--- MATERIAL PROVIDED ---
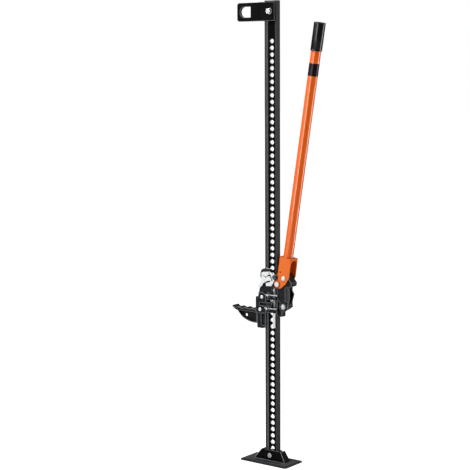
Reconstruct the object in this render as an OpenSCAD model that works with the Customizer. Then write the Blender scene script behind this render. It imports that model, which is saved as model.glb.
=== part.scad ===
// High lift jack: a pierced steel bar on a foot plate, with a lifting carriage
// that climbs it by two spring pins, a long handle and a clamp at the top.
// Millimetres. X runs to the handle's side, -Y to the front, Z up.
// The origin is at the middle of the foot, under the bar.

/* [Bar] */
// Width of the bar across its two flanges
bar_w = 49; // [46:0.5:52]
// Depth of the bar from front to back
bar_d = 18.5; // [17.5:0.25:19.5]
// Length of the bar
bar_len = 1535; // [1500:5:1600]
// Thickness of a flange at its tip
flange_tip_t = 7; // [6:0.25:8]
// Thickness of a flange where it meets the web
flange_root_t = 9; // [8.25:0.25:10]
// Thickness of the web
web_t = 5; // [4:0.25:6]
// Diameter of a climbing hole
hole_d = 15; // [14:0.25:16]
// Distance from one climbing hole to the next
hole_pitch = 22; // [21:0.25:23]
// Least distance from the topmost hole to the bar's top
top_clear = 130; // [120:1:140]
// Height of the lowest hole above the bar's lower end
first_hole_up = 18; // [16:0.5:19]
// Hole that the upper climbing pin stands in, counted from the lowest
pin_hole = 25; // [22:1:30]

/* [Foot] */
// Width of the foot plate
foot_w = 192; // [176:1:204]
// How far the foot plate's middle stands to the left of the bar
foot_shift = 8; // [4:0.5:10]
// Depth of the foot plate
foot_d = 104; // [90:1:120]
// Corner radius of the foot plate
foot_corner = 10; // [8:0.5:14]
// Thickness of the foot plate's rim
foot_rim_t = 4; // [3:0.25:5]
// Height of the raised middle of the foot plate above its rim
foot_raise = 2; // [1:0.25:3]
// Width of the rim round the raised middle
foot_rim_w = 6; // [4:0.5:9]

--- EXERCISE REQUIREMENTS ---
From the opening line of the data above through the line that contains "under the bar.", please print each line as it stands and only those lines.

--- TASK SOLUTION ---
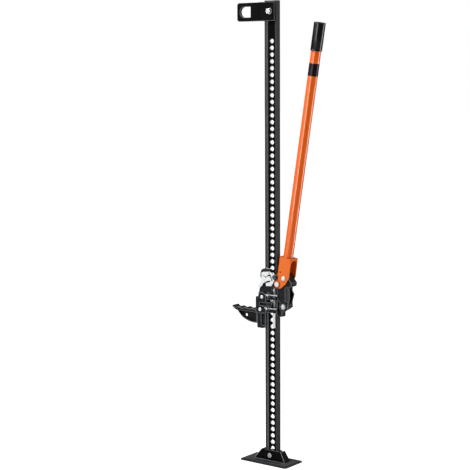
Reconstruct the object in this render as an OpenSCAD model that works with the Customizer. Then write the Blender scene script behind this render. It imports that model, which is saved as model.glb.
=== part.scad ===
// High lift jack: a pierced steel bar on a foot plate, with a lifting carriage
// that climbs it by two spring pins, a long handle and a clamp at the top.
// Millimetres. X runs to the handle's side, -Y to the front, Z up.
// The origin is at the middle of the foot, under the bar.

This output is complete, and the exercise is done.